Daily life in a Lan Na Thai household followed a meticulous etiquette of relationships between residents, spirits and places, as well as an exacting code of personal conduct. Natural forces, visible and invisible, were accorded respect, ancestors were honoured, spirits venerated, and the collective memory treasured. The spirits of three past occupants, Mae Thao Khamdaeng, Mae Saed and Mae Kamthieng, are said to be still in residence and appear now and then in traditional Lan Na Thai attire, shielding both their property and its visitors from harm.
Talaeo is the Emblem of the second Kamthieng House. Once transplanted rice seedlings have taken roots, grow and come into ears, farmers post markers, called talaeo, on the four corners of the paddy field. Talaeo are plaited from bamboo strips into the shape of a hexagonal star. Attached to sticks, the talaeo are ritually put in place as a gesture of respect and to claim benevolence from the paddy field spirits. Through this, the crop is committed to the rice deity, Mae Phosop, and to protection by the farmers’ patroness, Mae Kasok. They also serve the mundane purpose of cautioning against trespassers.
The restoration of the third Kamthieng House began in 2001 and the presentation of the ensemble is focused on the traditional Lan Na Thai way of life with its key rituals and ceremonies. Experts researched Lan Na Thai musical and liturgical traditions and tracked down the few living exponents and practitioners of the various surviving customs. Their indigenous knowledge is the source of traditional chants, music, dance, house building, farming, irrigation, harvesting, household chores, and meal preparation, and brings the culture and history of Lan Na Thai to life.
On ground level beneath the main building a specially produced 3D-animation short-film on Lan Na Thai village life is presented to visitors. Tokto (an animated gecko) guides visitors through a series of activities and events, including traditional ceremonies and rituals, and weir construction as part of the 700-year old farmer-managed irrigation system once employed in the region. The space also displays a weir model, a functioning loom, traps made from bamboo or rattan, and utensils characteristic of the time the house was lived in.
On approach to the verandah, courtship musical tunes begin to play (Choi and Pin Pia) and immerse visitors further into the experience. A TV plays a short-film sequence of the lineage of original owners along with footage of a traditional Thai spirit dance. The alternating courtship and spirit music is blended with clan history.
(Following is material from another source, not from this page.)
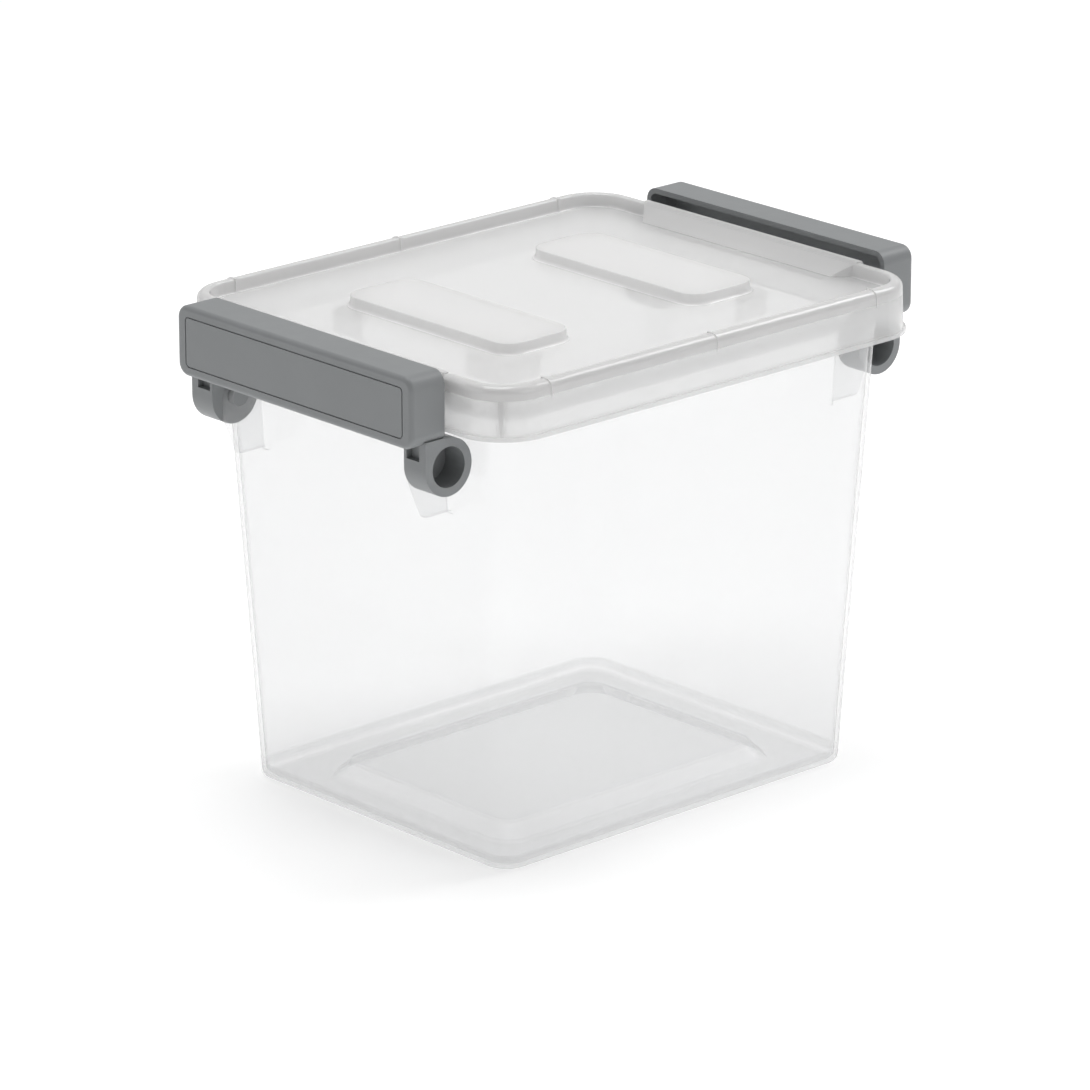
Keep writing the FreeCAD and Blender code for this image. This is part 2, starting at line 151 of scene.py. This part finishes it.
def haze_and_shade_parts(tree, centre, reach, half_length, half_width):
    """Share of painted shade and extra haze: 1 on the upright faces of inner ribs, half that on lips and
    pads, and 0 on the plain outer band.

    The band lies within reach of a height. Ribs lie level with it, inside a rectangle of the plan.
    """
    place = tree.nodes.new("ShaderNodeTexCoord")
    facing = tree.nodes.new("ShaderNodeSeparateXYZ")
    where = tree.nodes.new("ShaderNodeSeparateXYZ")
    tree.links.new(place.outputs["Normal"], facing.inputs["Vector"])
    tree.links.new(place.outputs["Object"], where.inputs["Vector"])
    upright = maths(tree, "SUBTRACT", 1.0, maths(tree, "ABSOLUTE", facing.outputs["Z"], 0.0))
    apart = maths(tree, "ABSOLUTE", maths(tree, "SUBTRACT", where.outputs["Z"], centre), 0.0)
    level = maths(tree, "GREATER_THAN", apart, reach)
    along = maths(tree, "LESS_THAN", maths(tree, "ABSOLUTE", where.outputs["X"], 0.0), half_length)
    across = maths(tree, "LESS_THAN", maths(tree, "ABSOLUTE", where.outputs["Y"], 0.0), half_width)
    inside = maths(tree, "MULTIPLY", along, across)
    ribs = maths(tree, "MULTIPLY", inside, maths(tree, "SUBTRACT", 1.0, level))
    share = maths(tree, "MAXIMUM", ribs, maths(tree, "MULTIPLY", level, HALF))
    return maths(tree, "MULTIPLY", upright, share)


def raised_parts(tree, height):
    """1 above a height and 0 below it."""
    place = tree.nodes.new("ShaderNodeTexCoord")
    where = tree.nodes.new("ShaderNodeSeparateXYZ")
    tree.links.new(place.outputs["Object"], where.inputs["Vector"])
    return maths(tree, "GREATER_THAN", where.outputs["Z"], height)


def clear_plastic(name, haze, tint, cloud, roughness, mirror, band, haze_and_painted_shade, raised):
    """Thin moulded plastic: see-through with a cloudy body under a glossy skin.

    haze and mirror are shares of the light, each head on and edge on. Upright faces outside the plain
    band are cloudier by the first value of the haze and shade pair and darkened to its second, a
    painted shade for steep walls. Parts above the first value of raised are cloudier by the second.
    """
    made, tree, out = material(name)
    more_haze, painted_shade_level = haze_and_painted_shade
    haze_and_shade_share = haze_and_shade_parts(tree, *band)
    shade = tree.nodes.new("ShaderNodeVectorMath")
    shade.operation = "SCALE"
    tree.links.new(colours(tree, noise(tree, *CLOUD_NOISE), *cloud), shade.inputs[0])
    # painted shade: the cloud colour is darkened on upright faces of ribs, pads, lips and the tub's base
    # and rim
    tree.links.new(ramp(tree, haze_and_shade_share, 1.0, painted_shade_level), shade.inputs["Scale"])
    front = tree.nodes.new("ShaderNodeBsdfDiffuse")
    back = tree.nodes.new("ShaderNodeBsdfTranslucent")
    tree.links.new(shade.outputs["Vector"], front.inputs["Color"])
    tree.links.new(shade.outputs["Vector"], back.inputs["Color"])
    body = mixed(tree, HALF, front.outputs["BSDF"], back.outputs["BSDF"])
    through = node(tree, "ShaderNodeBsdfTransparent", Color=tint)
    height, top_haze = raised
    at_top = ramp(tree, raised_parts(tree, height), 0.0, top_haze)
    extra = maths(tree, "ADD", ramp(tree, haze_and_shade_share, 0.0, more_haze), at_top)
    dense = maths(tree, "ADD", ramp(tree, away(tree, EDGE_POWER), *haze), extra)
    wall = mixed(tree, dense, through.outputs["BSDF"], body)
    shine = tree.nodes.new("ShaderNodeBsdfGlossy")
    tree.links.new(ramp(tree, noise(tree, *SHINE_NOISE), *roughness), shine.inputs["Roughness"])
    tree.links.new(bump(tree, noise(tree, *GRAIN_NOISE), *GRAIN_BUMP), shine.inputs["Normal"])
    share = ramp(tree, away(tree, MIRROR_POWER), *mirror)
    tree.links.new(mixed(tree, share, wall, shine.outputs["BSDF"]), out.inputs["Surface"])
    return made


def handle_plastic():
    """Satin grey moulding with a fine spark-eroded grain."""
    made, tree, out = material("handle_plastic")
    skin = node(tree, "ShaderNodeBsdfPrincipled", IOR=PLASTIC_IOR)
    shade = colours(tree, noise(tree, *HANDLE_SHADE_NOISE), *HANDLE_SHADES)
    tree.links.new(shade, skin.inputs["Base Color"])
    matt = ramp(tree, noise(tree, *HANDLE_ROUGHNESS_NOISE), *HANDLE_ROUGHNESS)
    tree.links.new(matt, skin.inputs["Roughness"])
    tree.links.new(bump(tree, noise(tree, *HANDLE_GRAIN_NOISE), *HANDLE_GRAIN_BUMP), skin.inputs["Normal"])
    tree.links.new(skin.outputs["BSDF"], out.inputs["Surface"])
    return made


def floor_material():
    """White light table: matt, and lit a little from below."""
    made, tree, out = material("white_sweep")
    skin = node(tree, "ShaderNodeBsdfDiffuse", Color=FLOOR_COLOUR)
    glow = node(tree, "ShaderNodeEmission", Strength=FLOOR_GLOW)
    both = tree.nodes.new("ShaderNodeAddShader")
    tree.links.new(skin.outputs["BSDF"], both.inputs[0])
    tree.links.new(glow.outputs["Emission"], both.inputs[1])
    tree.links.new(both.outputs["Shader"], out.inputs["Surface"])
    return made


def dress(name, look):
    """Gives a CAD node its material."""
    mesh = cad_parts[name].data
    mesh.materials.clear()
    mesh.materials.append(look)


def make_floor():
    """Plain pale floor under the bin."""
    mesh = bpy.data.meshes.new("floor")
    quarters = ((-1, -1), (1, -1), (1, 1), (-1, 1))
    corners = [(x * FLOOR_HALF, y * FLOOR_HALF, -FLOOR_DROP) for x, y in quarters]
    mesh.from_pydata(corners, [], [(0, 1, 2, 3)])
    mesh.materials.append(floor_material())
    floor = bpy.data.objects.new("floor", mesh)
    bpy.context.collection.objects.link(floor)


def make_sky():
    """White surroundings, brighter on the far side."""
    world = bpy.data.worlds.new("sky")
    world.use_nodes = True
    tree = world.node_tree
    place = tree.nodes.new("ShaderNodeTexCoord")
    toward = tree.nodes.new("ShaderNodeVectorMath")
    toward.operation = "DOT_PRODUCT"
    toward.inputs[1].default_value = SKY_BRIGHT_SIDE
    tree.links.new(place.outputs["Generated"], toward.inputs[0])
    strength = node(tree, "ShaderNodeMapRange", From_Min=SKY_TURN,
                    To_Min=SKY_STRENGTH[0], To_Max=SKY_STRENGTH[1])
    tree.links.new(toward.outputs["Value"], strength.inputs["Value"])
    tree.links.new(strength.outputs["Result"], tree.nodes["Background"].inputs["Strength"])
    tree.nodes["Background"].inputs["Color"].default_value = (1.0, 1.0, 1.0, 1.0)
    bpy.context.scene.world = world


def make_softbox(name, place, aim, width, height, watts):
    """Area light that faces a point."""
    lamp = bpy.data.lights.new(name, "AREA")
    lamp.shape = "RECTANGLE"
    lamp.size = width
    lamp.size_y = height
    lamp.energy = watts
    light = bpy.data.objects.new(name, lamp)
    light.location = place
    light.rotation_euler = (Vector(aim) - Vector(place)).to_track_quat("-Z", "Y").to_euler()
    bpy.context.collection.objects.link(light)


def make_camera():
    """Camera on the near corner, a little above the lid."""
    lens = bpy.data.cameras.new("camera")
    lens.lens = CAMERA_LENS
    lens.sensor_width = CAMERA_SENSOR
    camera = bpy.data.objects.new("camera", lens)
    bpy.context.collection.objects.link(camera)
    sin_a, cos_a = math.sin(CAMERA_AZIMUTH), math.cos(CAMERA_AZIMUTH)
    sin_e, cos_e = math.sin(CAMERA_ELEVATION), math.cos(CAMERA_ELEVATION)
    to_base = Vector((cos_e * sin_a, cos_e * cos_a, -sin_e))
    right = Vector((cos_a, -sin_a, 0.0))
    up = right.cross(to_base)
    look = Matrix((right, up, -to_base)).transposed()
    turn = Matrix.Rotation(CAMERA_TILT, 3, "X") @ Matrix.Rotation(CAMERA_PAN, 3, "Y")
    camera.matrix_world = Matrix.Translation(to_base * -CAMERA_DISTANCE) @ (look @ turn).to_4x4()
    bpy.context.scene.camera = camera


# Both looks carry painted shade on upright faces outside the plain band: the tub's base and rim, the lid's
# ribs, pads and lips.
TUB_LOOK = clear_plastic("tub_plastic", haze=(0.1, 0.7), tint=(0.978, 0.979, 0.98, 1.0),
                         cloud=((0.93, 0.932, 0.935, 1.0), (0.965, 0.965, 0.968, 1.0)),
                         roughness=(0.1, 0.18),
                         mirror=(0.04, 0.85), band=(0.1, 0.094, 0.0, 0.0), haze_and_painted_shade=(0.3, 0.7),
                         raised=(0.194, 0.0))
LID_LOOK = clear_plastic("lid_plastic", haze=(0.38, 0.78), tint=(0.99, 0.99, 0.99, 1.0),
                         cloud=((0.965, 0.965, 0.965, 1.0), (0.985, 0.98, 0.975, 1.0)),
                         roughness=(0.1, 0.18),
                         mirror=(0.07, 0.85), band=(0.1975, 0.0069, 0.112, 0.093), haze_and_painted_shade=(0.25, 0.8),
                         raised=(0.2046, 0.36))
HANDLE_LOOK = handle_plastic()

dress("tub", TUB_LOOK)
dress("lid", LID_LOOK)
dress("handle_left", HANDLE_LOOK)
dress("handle_right", HANDLE_LOOK)

make_floor()
make_sky()
for softbox in SOFTBOXES:
    make_softbox(*softbox)
make_camera()
bpy.context.scene.view_settings.view_transform = "Standard"
bpy.context.scene.cycles.transparent_max_bounces = SEE_THROUGH_LAYERS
The film presented in the kitchen shows Mae Champa, a northern grandmother in period attire, preparing the Northern Thai dish called Kaeng Khae Kob in the very kitchen visitors are standing in, enveloped by the amplified sounds of the cooking process. You’ll learn about the stew or “jungle curry” made from the fleshy petals and tender leaves of the sesbania plant, called khae daeng and khae khao, and meat (frog, in this instance), seasoned with shrimp paste, coriander seed, lemongrass, galangal, dried large chilli pods, onion and garlic.
The authentic Thai teak houses were dismantled at their original sites in Ang Thong Province, Central Thailand and rebuilt in Bangkok. In keeping with Lan Na Thai custom, an expert ritual master was entrusted with performing traditional rites as well as overseeing the restoration of the house shrine.
Baan Kamthieng House Museum is open from 9am to 5pm Tuesdays to Saturdays at Thanon Asok Montri, Sukhumvit Soi 21.
If you’re passionate about Thai history then you must visit Baan Kamthieng House Museum. Reasonably located (if you have time), you can incorporate a visit here into a day or multi-day tour that takes in the huge range of attractions and experiences that a trip to Bangkok is famous for.